Ainsi eut messire Jean de Blois femme et guerre, qui moult lui coûta, car quand le comte Louis, son frère, mourut, il fut comte de Blois, et sire d’Avesnes en Hainaut ; et encore lui demeuroient toutes les terres de Hollande et de Zélande, où il tenoit en ces dites comtés très grands héritages ; et toujours lui conseilloient ceux de son conseil, qu’il poursuivit son droit, qu’il avoit de par sa femme, la duchesse du Guerles. Aussi fit-il à son loyal pouvoir. Mais Allemands sont durement convoiteux ; si ne faisoient guerre pour lui, fors seulement tant que son argent couroit et duroit. En ce touaillement et au chalenge de la duché de Guerles, qui oncques profit ne lui porta, fors que très grans arrérages et dommages, mourut le gentil comte messire Jean de Blois en le chastel de la bonne ville d’Esconehove, en l’an de grâce Notre Seigneur mil trois cent quatre vingt et un, au mois de juin, et fut apporté en l’église des Cordeliers, en la ville de Valenciennes ; et là ensevely de-lez messire Jean de Hainaut son tayon.

Or fut messire Guy de Blois, son frère, comte ; et tint toutes les terres, par droite hoierie et succession, que les deux frères avoient tenues, tant en France, comme en Picardie, en Hainaut, en Hollande et en Zélande, avecques la dite comté de Blois. Ne sais quants ans après mourut celle dame qui avoit été femme au comte Jean de Blois. Si demoura sa sœur, la duchesse de Julliers, paisiblement duchesse de Guerles.

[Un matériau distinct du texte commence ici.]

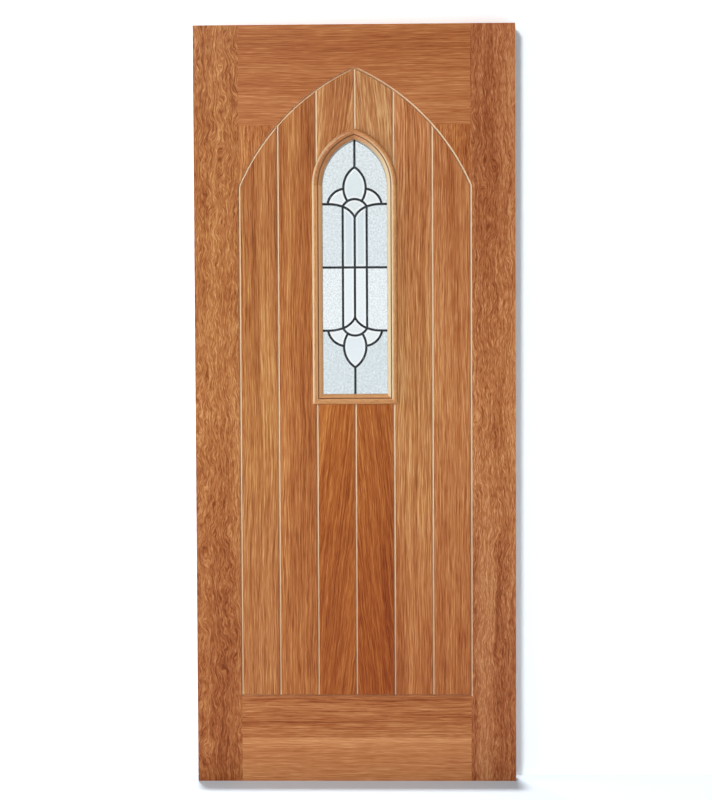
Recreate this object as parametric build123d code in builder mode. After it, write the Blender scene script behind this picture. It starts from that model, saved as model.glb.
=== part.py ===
from build123d import *
from math import acos, asin, atan2, cos, degrees, hypot, radians, sin, sqrt
import os

os.makedirs("parts", exist_ok=True)

# An arched timber door leaf, in millimetres. Z is up, the outside face looks along -Y, and the
# origin is the middle of the bottom edge. "Depth" is the distance in front of the leaf's middle.

# The leaf and its frame members
leaf_width = 838.0
leaf_height = 1981.0
leaf_thickness = 44.0
stile_width = 117.3
top_rail_depth = 260.0
bottom_rail_height = 227.0
bottom_rail_joint = 115.0
tenon_length = 55.0
tenon_thickness = 14.0
tenon_shoulder = 24.0
joint_clearance = 0.2

# The pointed panel of boards
springing_below_top = 418.0
arch_reach = 548.6
arch_drop = 239.3
arch_tip_round = 27.0
board_count = 6
board_thickness = 12.0
board_fit = 0.2
groove_depth = 3.5
tongue_length = 3.5
tongue_thickness = 3.0
tongue_setback = 5.5
plough_depth = 12.0

# The pointed window, measured at the edge of the visible glass. The side strip is what is left
# of the two middle boards beside the opening.
side_strip = 7.6
window_radius = 127.4
window_springing_below_top = 417.0
window_upright = 544.0
window_tip_round = 4.0
aperture_margin = 8.4

# The raised moulding, from the visible glass outwards
moulding_width = 26.5
moulding_height = 8.0
moulding_fit = 0.3
moulding_lip = 4.5
slope_width = 9.6
slope_top = 3.8
slope_bulge = 0.7
quirk_width = 1.4
quirk_floor = 2.2
pin_diameter = 1.4
pin_bite = 9.0
pin_side_spacing = 260.0
pin_bottom_spacing = 110.0
pin_arch_angle = 35.0

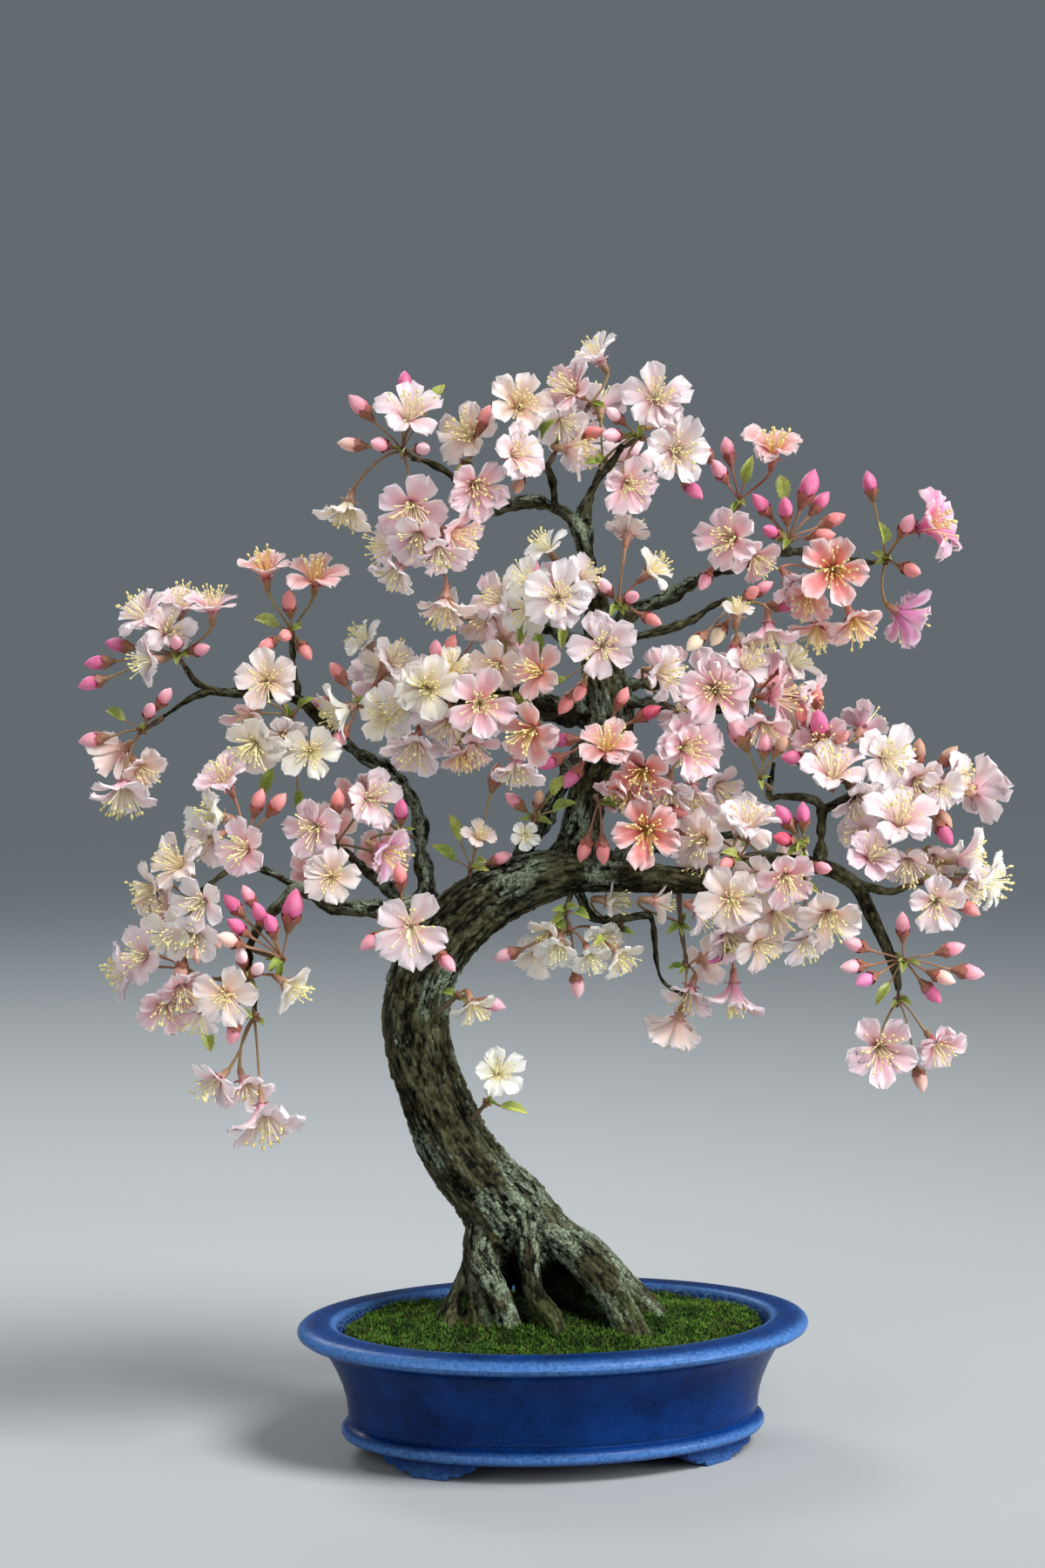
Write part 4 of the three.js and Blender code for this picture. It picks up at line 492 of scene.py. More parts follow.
        buds=((-10, 392, -70, 9),)),
    Spray("back_right", Tone.PINK, twigs=(((70, 339, -54), (77, 338, -62)),),
        blooms=((71, 344, -80, 30, 175, 10), (96, 344, -66, 28, 140, 10), (62, 318, -64, 28, -175, -20),
            (50, 347, -62, 26, -150, 15)),
        buds=((80, 320, -70, 9),)),
    Spray("back_left", Tone.BLUSH, twigs=(((-50, 335.7, -53), (-57, 336, -60)),),
        blooms=((-56, 341, -74, 30, -175, 5), (-32, 333, -66, 28, 165, -5), (-79, 345, -60, 26, -140, 15),
            (-62, 316, -62, 26, -170, -40))),
    Spray("back_lower_right", Tone.PEACH, twigs=(((74, 275.2, -53), (81, 275, -60)),),
        blooms=((84, 279, -78, 30, 175, 5), (62, 276, -68, 28, -160, 10), (102, 262, -60, 26, 145, -10),
            (76, 252, -62, 26, 180, -40))),
    Spray("back_lower_left", Tone.CORAL, twigs=(((-91.5, 267.3, -42), (-97, 271, -48)),),
        blooms=((-101, 276, -62, 28, -175, 5), (-78, 268, -56, 28, 160, -10),
            (-105, 258, -48, 26, -150, -30), (-86, 290, -48, 26, 170, 30))),
)


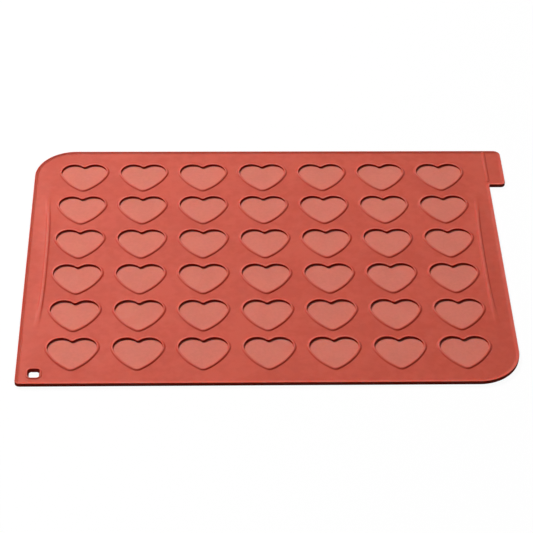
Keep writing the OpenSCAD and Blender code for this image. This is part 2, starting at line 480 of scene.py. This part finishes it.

Or étoit ordonné par l’accord des pays et à la requête des chevaliers et des bonnes villes de la duché de Guerles, qu’ils eussent à seigneur messire Guillaume de Julliers, ains-né fils au duc Julliers, car la terre lui retournoit par droite hoierie de succession de ses oncles ; et jà eu celle instance lui avoient le duc Aubert et la duchesse

  1. Guillaume Ier.
  2. La contestation au sujet de l’héritage de Gueldres était, d’une part, entre Guillaume fils de Jean, fils de Guillaume-le-Vieux, duc de Juiliers, et Marie, sœur d’un premier mariage de Regnaud et d’Édouard ; et de l’autre part, Mathilde, sœur aînée de Marie, et veuve de Jean Ier, comte de Clèves.
  3. Jean de Châtillon, comte de Blois, épousa Mathilde en 1372.